APInt this_min = getUnsignedMin().zext(getBitWidth() * 2);
APInt this_max = getUnsignedMax().zext(getBitWidth() * 2);
APInt Other_min = Other.getUnsignedMin().zext(getBitWidth() * 2);
APInt Other_max = Other.getUnsignedMax().zext(getBitWidth() * 2);
ConstantRange Result_zext = ConstantRange(this_min * Other_min,
this_max * Other_max + 1);
ConstantRange UR = Result_zext.truncate(getBitWidth());
// If the unsigned range doesn't wrap, and isn't negative then it's a range
// from one positive number to another which is as good as we can generate.
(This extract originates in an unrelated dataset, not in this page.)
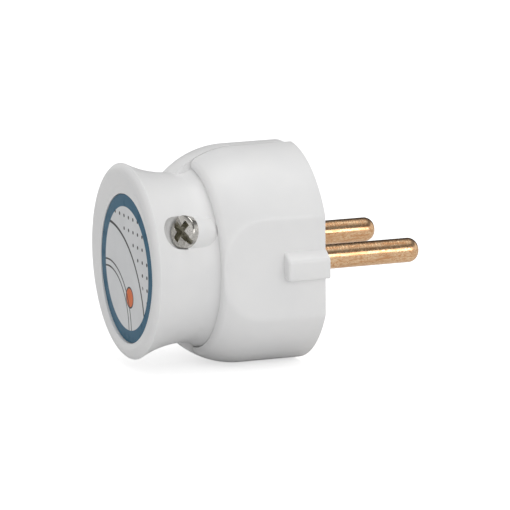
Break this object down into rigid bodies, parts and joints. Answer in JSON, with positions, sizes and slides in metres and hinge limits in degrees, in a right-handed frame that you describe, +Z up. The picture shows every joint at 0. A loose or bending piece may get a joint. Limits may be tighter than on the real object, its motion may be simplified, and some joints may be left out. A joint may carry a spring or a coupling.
{
  "type": "mains plug",
  "caption": "Round mains plug with straight round pins, flattened sides with guide ribs, a flared pull grip at the back and a side inlet for its cord.",
  "frame": {"origin": "centre of the engagement face, midway between the pins", "axes": "+X along the pins, out of the face; +Z up; -Y is the side called near, with the longer flat"},
  "size_m": [0.0475, 0.0396, 0.0356],
  "materials": {
    "white_plastic": "satin",
    "label": "printed, with a blue ring",
    "pin_brass": "turned, slightly tarnished",
    "terminal_brass": "sawn and drilled",
    "plated_steel": "nickel plated",
    "carrier_plastic": "matt",
    "fibre": "matt",
    "rubber": "matt"
  },
  "bodies": {
    "housing": {"front_housing": "white_plastic", "rear_housing": "white_plastic", "label_disc": "label", "near_pin": "pin_brass", "far_pin": "pin_brass", "pin_carrier": "carrier_plastic", "near_terminal": "terminal_brass", "far_terminal": "terminal_brass", "screw_inserts": "terminal_brass", "captive_washers": "fibre", "inlet_bush": "rubber"},
    "near_housing_screw": {"near_housing_screw": "plated_steel"},
    "far_housing_screw": {"far_housing_screw": "plated_steel"},
    "near_terminal_screw": {"near_terminal_screw": "plated_steel"},
    "far_terminal_screw": {"far_terminal_screw": "plated_steel"},
    "upper_carrier_screw": {"upper_carrier_screw": "plated_steel"},
    "lower_carrier_screw": {"lower_carrier_screw": "plated_steel"},
    "clamp_bar": {"clamp_bar": "plated_steel"},
    "upper_clamp_screw": {"upper_clamp_screw": "plated_steel"},
    "lower_clamp_screw": {"lower_clamp_screw": "plated_steel"}
  },
  "joints": [
    {"name": "near_housing_screw_turn", "type": "hinge", "parent": "housing", "child": "near_housing_screw", "pos_m": [-0.02387, -0.01309, 0.0069], "axis": [-0.8965, -0.3919, 0.2066], "continuous": true},
    {"name": "far_housing_screw_turn", "type": "hinge", "parent": "housing", "child": "far_housing_screw", "pos_m": [-0.02387, 0.01309, -0.0069], "axis": [-0.8965, 0.3919, -0.2066], "continuous": true},
    {"name": "near_terminal_screw_turn", "type": "hinge", "parent": "housing", "child": "near_terminal_screw", "pos_m": [-0.00725, -0.0095, 0], "axis": [1, 0, 0], "continuous": true},
    {"name": "far_terminal_screw_turn", "type": "hinge", "parent": "housing", "child": "far_terminal_screw", "pos_m": [-0.00725, 0.0095, 0], "axis": [1, 0, 0], "continuous": true},
    {"name": "upper_carrier_screw_turn", "type": "hinge", "parent": "housing", "child": "upper_carrier_screw", "pos_m": [-0.0109, -0.0025, 0.0066], "axis": [1, 0, 0], "continuous": true},
    {"name": "lower_carrier_screw_turn", "type": "hinge", "parent": "housing", "child": "lower_carrier_screw", "pos_m": [-0.0109, -0.0025, -0.0066], "axis": [1, 0, 0], "continuous": true},
    {"name": "clamp_bar_slide", "type": "slide", "parent": "housing", "child": "clamp_bar", "axis": [1, 0, 0], "range_m": [0, 0.0015]},
    {"name": "upper_clamp_screw_turn", "type": "hinge", "parent": "clamp_bar", "child": "upper_clamp_screw", "pos_m": [-0.0195, 0.0034, 0.0081], "axis": [1, 0, 0], "range_deg": [0, 1080]},
    {"name": "lower_clamp_screw_turn", "type": "hinge", "parent": "clamp_bar", "child": "lower_clamp_screw", "pos_m": [-0.0195, 0.0034, -0.0031], "axis": [1, 0, 0], "range_deg": [0, 1080]}
  ],
  "couplings": [
    {"joint": "upper_clamp_screw_turn", "follows": "clamp_bar_slide", "rad_per_m": 12566},
    {"joint": "lower_clamp_screw_turn", "follows": "clamp_bar_slide", "rad_per_m": 12566}
  ]
}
// In this case, skip the extra work of generating signed ranges which aren't
// going to be better than this range.
if (!UR.isWrappedSet() &&
(UR.getUpper().isNonNegative() || UR.getUpper().isMinSignedValue()))
return UR;
// Now the signed range. Because we could be dealing with negative numbers
// here, the lower bound is the smallest of the cartesian product of the
// lower and upper ranges; for example:
// [-1,4) * [-2,3) = min(-1*-2, -1*2, 3*-2, 3*2) = -6.
// Similarly for the upper bound, swapping min for max.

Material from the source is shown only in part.